Connected TV advertising enables granular audience targeting while complementing the broad reach of linear TV. With audience fragmentation on the rise, CTV enables pharma marketers to reach specific patient segments, ensuring messages connect with those most likely to benefit. Unlike linear TV’s broad reach, CTV’s data-driven approach allows for precise targeting, making it effective for both direct-to-consumer (DTC) and healthcare provider (HCP) campaigns. Since some streaming platforms remain ad-free, pharma brands need a strategy that integrates both CTV and linear TV for a seamless customer experience.
Both linear and connected TV can help create a seamless, data-driven advertising strategy. While marketers often segment budgets between linear, local, and streaming TV, audiences perceive it all as a single TV experience. The most effective strategy for building an audience across both channels involves treating linear and CTV as one holistic ecosystem, ensuring optimal reach and frequency while minimizing wasted impressions.

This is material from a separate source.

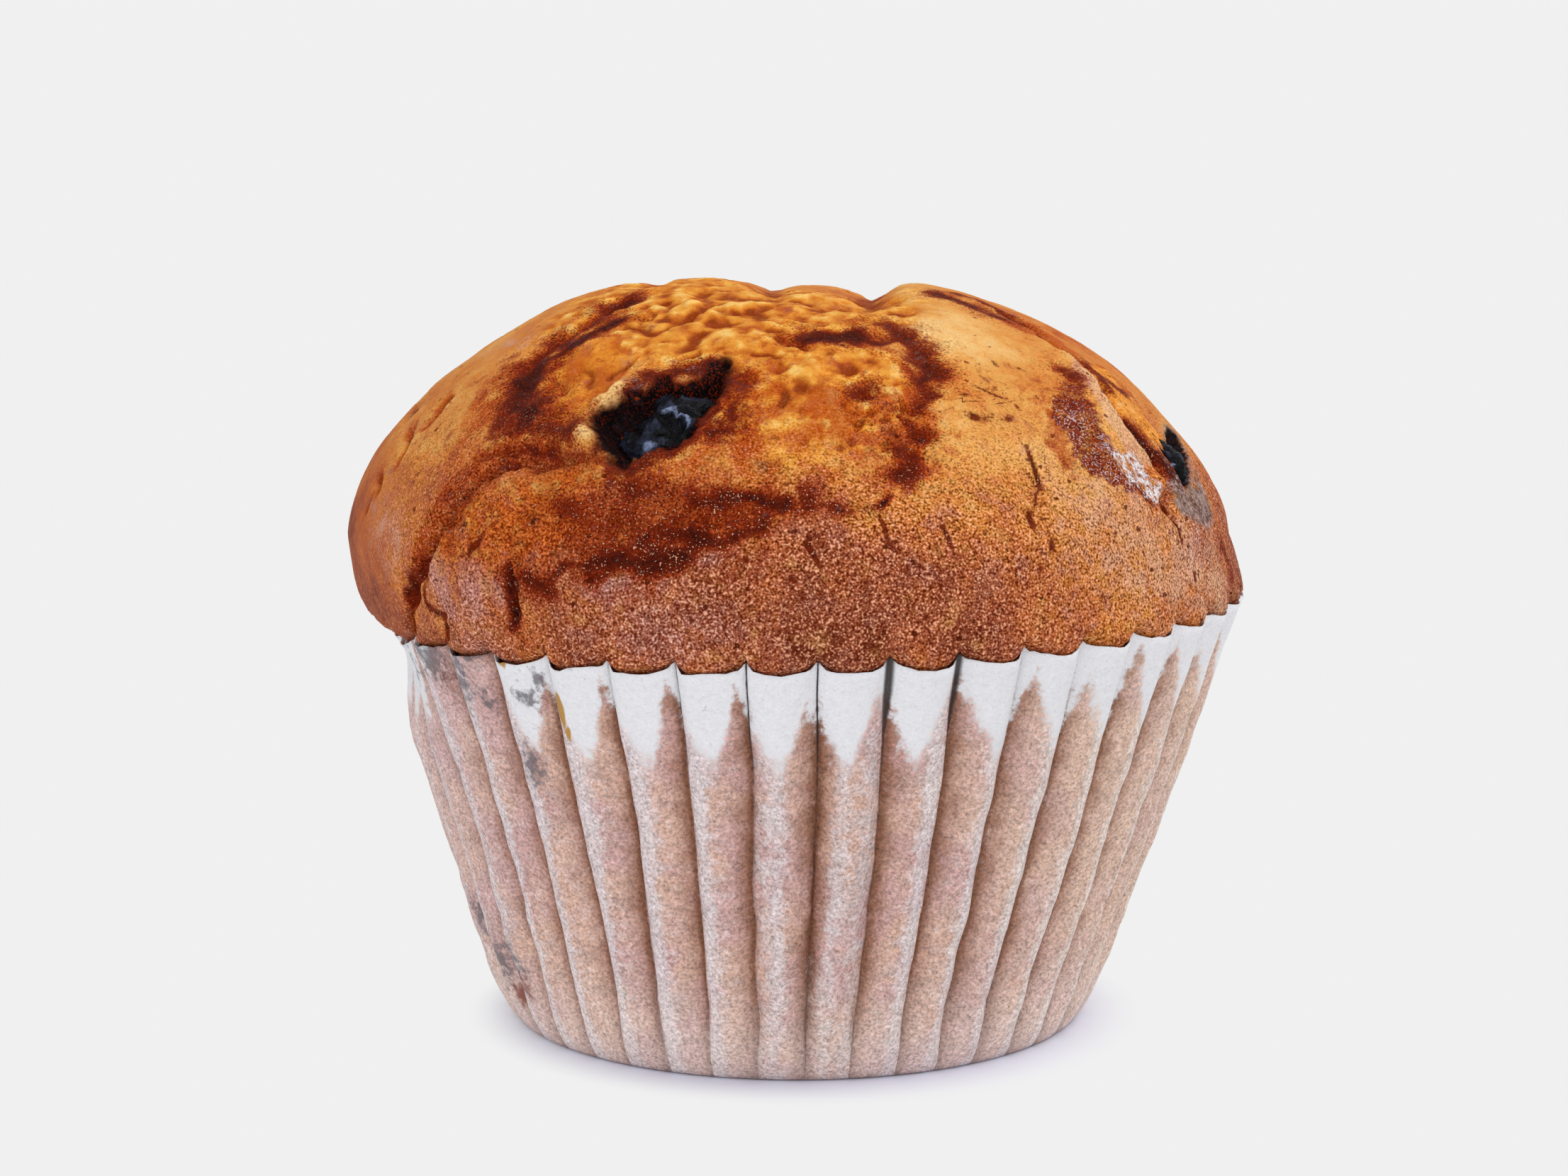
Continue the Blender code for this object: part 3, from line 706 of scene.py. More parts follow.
# slits down the left flank
SLITS = (
    ((-31.5, -11.8), (-32.8, -13.5), (-34, -14)), ((-35.4, -11.5), (-36.2, -14), (-37.8, -15.4)),
    ((-40.2, -13.4), (-41, -15)), ((-42.3, -13.9), (-43.5, -14.3)))
# a lip that has curled up, low on the left
CURLED_LIP = ((-39.2, -31.3), (-40.1, -32.3), (-39.5, -33.8), (-38.2, -35.4), (-39.6, -35.8),
              (-42.1, -35.5))
# furrows: route, half width, depth
FURROWS = (
    # the left fold, and the ledge above it
    (((-16.0, -33.7), (-20.2, -32.0), (-25.5, -29.6), (-28.0, -29.4), (-31.0, -29.3),
      (-34.3, -30.2), (-38.1, -30.5), (-43.8, -28.2), (-47.2, -27.6)), 1.1, 1.9),
    (((-20.5, -30.9), (-24.1, -28.3), (-26.4, -27.1), (-28.6, -26.5)), 0.6, 0.8),
    # the streak beside the crown
    (((-13.1, -5.8), (-15, -6.6), (-17.3, -9.7), (-20.4, -12.6), (-23.1, -15.6),
      (-23.4, -19), (-22.7, -23.5)), 1.1, 0.8),
    # down the left flank
    (SLITS[0], 0.55, 0.8), (SLITS[1], 0.5, 0.6), (SLITS[2], 0.5, 0.6), (SLITS[3], 0.5, 0.6),
    (((-35.9, -8), (-36.5, -1.5), (-35, 4)), 0.8, 0.6),
    # the notch behind the crown
    (((6.7, -12.5), (7.3, -7), (6.9, 0), (7.5, 10), (8.0, 20), (9.0, 30)), 2.2, 1.6),
    (((-2, -6), (-2, 2), (-1.5, 12), (-1, 22)), 1.6, 0.7),
    (((-12, -4), (-12, 6), (-11, 16)), 1.4, 0.5),
    # the swirl of juice in front of the crown
    (((2, -20.4), (6.6, -20.6), (9.6, -18.4), (12, -24.3), (10.6, -29.9), (10, -36.9),
      (4.6, -40.8)), 1.2, 0.6),
    (((3.6, -41), (-2.5, -40.9), (-7.5, -40.2), (-13.5, -38.1), (-19.4, -37.3)), 1.1, 0.25),
    # the long fissure down the right side
    (((17.9, -4.1), (19.7, -5.4), (21.0, -6.9), (23.0, -9.7), (25.1, -11.3), (26.3, -13.3),
      (27.6, -14.7), (28.4, -15.9), (29.8, -18.2), (31.2, -18.8), (32.9, -19.4), (34.6, -19.8),
      (36.2, -20.6), (36.4, -24.2), (37.9, -24.2), (39.2, -24.3)), 0.7, 1.3),
    # tears round the back
    (((26, 14), (18, 22), (6, 27), (-7, 26), (-17, 20)), 1.4, 1.1),
    (((-30, 24), (-35, 30), (-33, 37)), 1.0, 0.8),
    (((9, 38), (13, 45), (21, 47)), 0.9, 0.7),
)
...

By leveraging cross-channel technology, marketers can deduplicate reach, avoid over-saturation, and strategically allocate investments across both platforms. This connected channels strategy not only enhances brand awareness but also drives measurable performance by maximizing unique audience engagement and response rates, delivering customer-centric engagement throughout the omnichannel journey.
Case Study: How TV Boosted Conversions for a Medical Brand
Here is the case study that shows why this is important to include TV advertising in an omnichannel marketing strategy.

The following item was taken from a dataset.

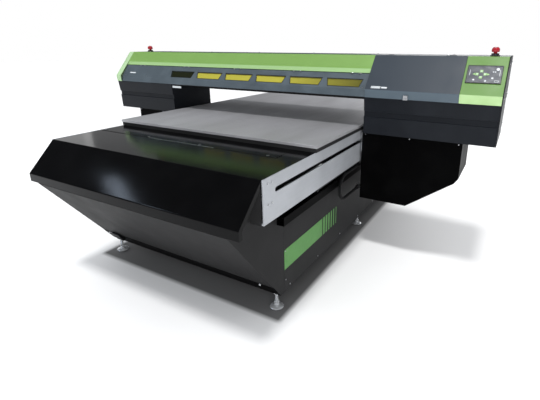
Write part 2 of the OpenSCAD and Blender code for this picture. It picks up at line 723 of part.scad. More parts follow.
// ---- Covers that open ----
module front_cover() color(cover_grey) difference() {
    union() {
        sweep_x(folded([cover_top, cover_chin, cover_foot], sheet), [trim_x + 1, hood_x0 - 1]);
        for (x = cover_hinge_xs)
            barrel(x, cover_top[0], cover_top[1]);
    }
    for (x = cover_hinge_xs)
        knuckle_room(x, cover_top[0], cover_top[1]);
    for (i = [0:window_n - 1])
        on_cover(window_x0 + i * window_pitch, 0) translate([0, 0, -10]) linear_extrude(20)
            polygon([[0, -window_s[0]], [window_w, -window_s[0]], [window_w - window_slant, -window_s[1]],
                [window_slant, -window_s[1]]]);
}

module window_screen() color(amber) on_cover(window_x0 - 20, 0) translate([0, -window_s[1] - 6, -sheet - 3])
    cube([window_pitch * window_n, window_s[1] - window_s[0] + 12, 3]);

module right_hood() color(cover_grey) difference() {
    union() {
        sweep_x(folded(eased(cover_path, 6), sheet), [hood_x0, hood_x1]);
        for (x = hood_hinge_xs)
            barrel(x, hinge_y, top_z);
    }
    for (x = hood_hinge_xs)
        knuckle_room(x, hinge_y, top_z);
}

// Turning catch on the hood's lower facet
module hood_latch() color(steel) {
    rod_y(9, latch_x, [-290, -277.5], 1262);
    block([latch_x - 15, latch_x + 15], [-291, -284], [1240, 1271]);
}

// ---- Carriage ----
carriage_outline = [[12, 1190], [12, 1400], [-140, 1400], [-225, 1290], [-225, 1190]];
carriage_inside = [[0, 1189], [0, 1386], [-133, 1386], [-211, 1284], [-211, 1189]];

module carriage() color(cabinet_grey) translate([park_x, 0, 0]) {
    difference() {
        sweep_x(carriage_outline, [-170, 170]);
        sweep_x(carriage_inside, [-156, 156]);
    }
    block([-170, 170], [11, 24], [1190, 1400]);
    for (x = [-115, 115], z = rail_zs) difference() {
        block([x - 40, x + 40], [24, 56], [z - 22, z + 22]);
        block([x - 41, x + 41], [beam_gy[0] - 14.5, 57], [z - 10.5, z + 10.5]);
    }
}

// Block that holds the heads, with the two columns that it is lowered on
module head_block() color(alloy) translate([park_x, 0, 0]) {
    block([-head_block_hw, head_block_hw], [-195, -20], [head_z + 28, 1262]);
    for (x = [-90, 90])
        rod_z(9, x, -80, [1262, 1382]);
}

module print_heads() color(steel) translate([park_x, 0, 0]) for (i = [0:head_count - 1])
    translate([(i - (head_count - 1) / 2) * 34 - 10, -170, head_z]) cube([20, 120, 28]);

module uv_lamps() color(cabinet_grey) translate([park_x, 0, 0]) for (s = [-1, 1])
    translate([s * (head_block_hw + lamp_w / 2) - lamp_w / 2, -180, head_z + 8]) cube([lamp_w, 140, 80]);

base_frame();
front_hood();
hood_top();
underpanel();
cheeks();
side_panels();
rear_panel();
side_stripes();
rail_beams();
rail_beam_bolts();
linear_rails();
table_plate();
vacuum_plenum();
vacuum_blowers();
levelling_feet();
chain_tray();
cable_chain();
drive_motors();
drive_screw_right();
drive_screw_left();
legs();
leg_necks();
saddle_plates();
guide_blocks();
screw_nuts();
leg_brackets();
conduit_loop();
gantry_beam();
x_rails();
x_belt();
x_motor();
belt_pulley_left();
belt_pulley_right();
top_cover();
cover_hinges();
rear_cover();
left_end_trim();
right_end_cap();
panel_housing();
control_panel();
key_up();
key_down();
key_left();
key_right();
key_power();
cabinet_left();
cabinet_right();
estop_bases();
estop_left();
estop_right();
cap_tray();
ink_cartridges();
front_cover();
window_screen();
right_hood();
hood_latch();
carriage();
head_block();
print_heads();
uv_lamps();
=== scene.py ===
import json
import math

import bmesh
import bpy
from mathutils import Matrix, Vector


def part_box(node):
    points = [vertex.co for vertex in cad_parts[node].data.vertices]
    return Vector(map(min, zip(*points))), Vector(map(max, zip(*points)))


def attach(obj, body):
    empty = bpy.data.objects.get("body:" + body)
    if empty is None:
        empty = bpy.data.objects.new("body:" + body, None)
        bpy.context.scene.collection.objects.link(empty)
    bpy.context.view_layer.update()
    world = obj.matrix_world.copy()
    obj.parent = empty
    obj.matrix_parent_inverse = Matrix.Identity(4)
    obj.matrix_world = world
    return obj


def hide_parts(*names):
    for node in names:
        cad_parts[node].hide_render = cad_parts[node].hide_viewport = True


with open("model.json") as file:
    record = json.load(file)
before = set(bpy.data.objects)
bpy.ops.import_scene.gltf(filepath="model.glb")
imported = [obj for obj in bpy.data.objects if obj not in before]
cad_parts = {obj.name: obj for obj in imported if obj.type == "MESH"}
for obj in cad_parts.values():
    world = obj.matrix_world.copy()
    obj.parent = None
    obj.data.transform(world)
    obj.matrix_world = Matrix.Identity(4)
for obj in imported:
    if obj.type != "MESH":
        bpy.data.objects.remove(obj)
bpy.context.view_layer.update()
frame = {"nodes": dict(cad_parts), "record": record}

# Shapes are drawn in millimetres, in the frame of the CAD; the camera, lights and finishes are in metres
MM = 0.001
SLOT_OF = {s["node"]: s["material_slot"] for s in frame["record"]["subparts"]}
BASE_X = -32                # middle of the base, to the left of the machine's middle
BASE_HALF = 800             # from there to the outer face of either side panel

# ---------------------------------------------------------------- camera
# Recovered from the photo's vanishing directions and the bed's width
camera = bpy.data.cameras.new("camera")
camera.sensor_width = 36
camera.lens = 25.65
camera.shift_x = -0.0634
camera.shift_y = -0.0561
camera.clip_end = 200
view = bpy.data.objects.new("camera", camera)
bpy.context.scene.collection.objects.link(view)
view.location = (1.8765, -2.914, 1.600)
view.rotation_euler = (math.radians(71.96), 0, math.radians(28.93))
bpy.context.scene.camera = view
bpy.context.scene.view_settings.view_transform = "Standard"


# ---------------------------------------------------------------- materials
class Finish:
    """A procedural material: a Principled shader fed by noise over the object's own coordinates."""

    def __init__(self, name):
        self.material = bpy.data.materials.new(name)
        self.material.use_nodes = True
        self.tree = self.material.node_tree
        self.tree.nodes.clear()
        self.shader = self.node("ShaderNodeBsdfPrincipled")
        self.link(self.shader.outputs[0], self.node("ShaderNodeOutputMaterial").inputs[0])
        self.place = self.node("ShaderNodeTexCoord").outputs["Object"]
        self.tone = None

    def node(self, kind, **settings):
        made = self.tree.nodes.new(kind)
        for key, value in settings.items():
            setattr(made, key, value)
        return made

    def link(self, a, b):
        self.tree.links.new(a, b)

    def along(self, axis):
        """Distance along one axis, in metres."""
        split = self.node("ShaderNodeSeparateXYZ")
        self.link(self.place, split.inputs[0])
        return split.outputs[axis]

    def noise(self, scale, detail, stretch=None):
        """Cloudy noise; stretch scales its coordinates along each axis."""
        noise = self.node("ShaderNodeTexNoise")
        noise.inputs["Scale"].default_value = scale
        noise.inputs["Detail"].default_value = detail
        place = self.place
        if stretch:
            mapping = self.node("ShaderNodeMapping")
            mapping.inputs["Scale"].default_value = stretch
            self.link(place, mapping.inputs["Vector"])
            place = mapping.outputs[0]
        self.link(place, noise.inputs["Vector"])
        return noise.outputs["Fac"]

    def bands(self, scale, direction):
        waves = self.node("ShaderNodeTexWave", bands_direction=direction)
        waves.inputs["Scale"].default_value = scale
        self.link(self.place, waves.inputs["Vector"])
        return waves.outputs["Fac"]

    def ranged(self, value, low, high, start=0.3, end=0.7):
        """A number that runs from low to high as value runs from start to end."""
        ranged = self.node("ShaderNodeMapRange")
        for key, limit in (("From Min", start), ("From Max", end), ("To Min", low), ("To Max", high)):
            ranged.inputs[key].default_value = limit
        self.link(value, ranged.inputs["Value"])
        return ranged.outputs[0]

    def product(self, a, b):
        both = self.node("ShaderNodeMath", operation="MULTIPLY")
        self.link(a, both.inputs[0])
        self.link(b, both.inputs[1])
        return both.outputs[0]

    def mixed(self, share, a, b):
        """Runs from a to b as share runs from 0 to 1. Each is a colour or a node's output."""
        mix = self.node("ShaderNodeMix", data_type="RGBA")
        self.link(share, mix.inputs["Factor"])
        for key, tone in (("A", a), ("B", b)):
            if isinstance(tone, tuple):
                mix.inputs[key].default_value = (*tone, 1)
            else:
                self.link(tone, mix.inputs[key])
        return mix.outputs["Result"]

    def ramp(self, value, low, high, start=0.3, end=0.7):
        """A colour that runs from low to high as value runs from start to end."""
        return self.mixed(self.ranged(value, 0, 1, start, end), low, high)

    def base(self, tone):
        """Makes tone, a node's output, the base colour."""
        self.tone = tone
        self.link(tone, self.shader.inputs["Base Color"])

    def colour(self, value, low, high, start=0.3, end=0.7):
        self.base(self.ramp(value, low, high, start, end))

    def edge_wear_and_highlight(self, cloud, edge_tone):
        """Shows a lighter tone on sharp edges, broken up by noise: partly rubbed wear, partly a painted
        highlight along the edges.
        """
        edges = self.node("ShaderNodeNewGeometry").outputs["Pointiness"]
        bright_part = self.product(self.ranged(edges, 0, 0.5, 0.52, 0.60), self.ranged(cloud, 0, 1, 0.45, 0.65))
        self.base(self.mixed(bright_part, self.tone, edge_tone))

    def roughness(self, value, low, high):
        self.link(self.ranged(value, low, high), self.shader.inputs["Roughness"])

    def bump(self, value, strength, distance):
        bump = self.node("ShaderNodeBump")
        bump.inputs["Strength"].default_value = strength
        bump.inputs["Distance"].default_value = distance
        self.link(value, bump.inputs["Height"])
        self.link(bump.outputs[0], self.shader.inputs["Normal"])

    def set(self, **values):
        for key, value in values.items():
            self.shader.inputs[key.replace("_", " ")].default_value = value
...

A national medical device company wanted to determine the true impact their national linear TV campaign had on driving new customers. While they observed an increase in web traffic during the campaign, they struggled to distinguish whether these conversions were directly attributable to TV or influenced by other marketing channels.
The brand leveraged TV+® Incremental Lift Studies for Linear TV to statistically assess the lift in conversions driven by their linear campaign with a test and control methodology designed to highlight what TV drove, not what TV touched!
Campaign results:
- 130% increase in website entrances
- 360% increase in overall traffic
- 439% increase in incremental conversions
Conclusion. Why include TV Ads in an Omnichannel Pharma Marketing Strategy?
- Precision and Targeted Messaging. Pharma brands can achieve greater accuracy in directing their messaging to specific patient populations through audience-based targeting. Simulmedia’s TV+ platform provides data-driven Pharmaceutical TV advertising services with targeting beyond typical age and gender. Brands can gain insights and reach customers with higher accuracy, whether they are 55+ golf players in Florida or 18+ diabetic glucose monitor users.
- Data-Driven Ad Buying. Pharmaceutical brands are heavily embracing data-driven ad buying to increase brand impact.
- Enhanced Engagement and Opt-ins. Omnichannel marketing, including TV, helps pharmaceutical companies engage with audiences by providing highly relevant content and added value, motivating them to opt in for communication on digital channels.
- Unified Communication and Brand Awareness. TV contributes to a unified image and clear brand message by aligning messaging across different channels. This consistency reinforces brand awareness.
- Increased Touchpoints. Omnichannel marketing, with TV as a component, increases the number and variety of touchpoints with the target audience through digital channels and diverse formats.
- Virtual Care and Medicine. Pharma companies are recognizing the importance of virtual communication and integration across channels, with a focus on new modes of engagement, which include TV.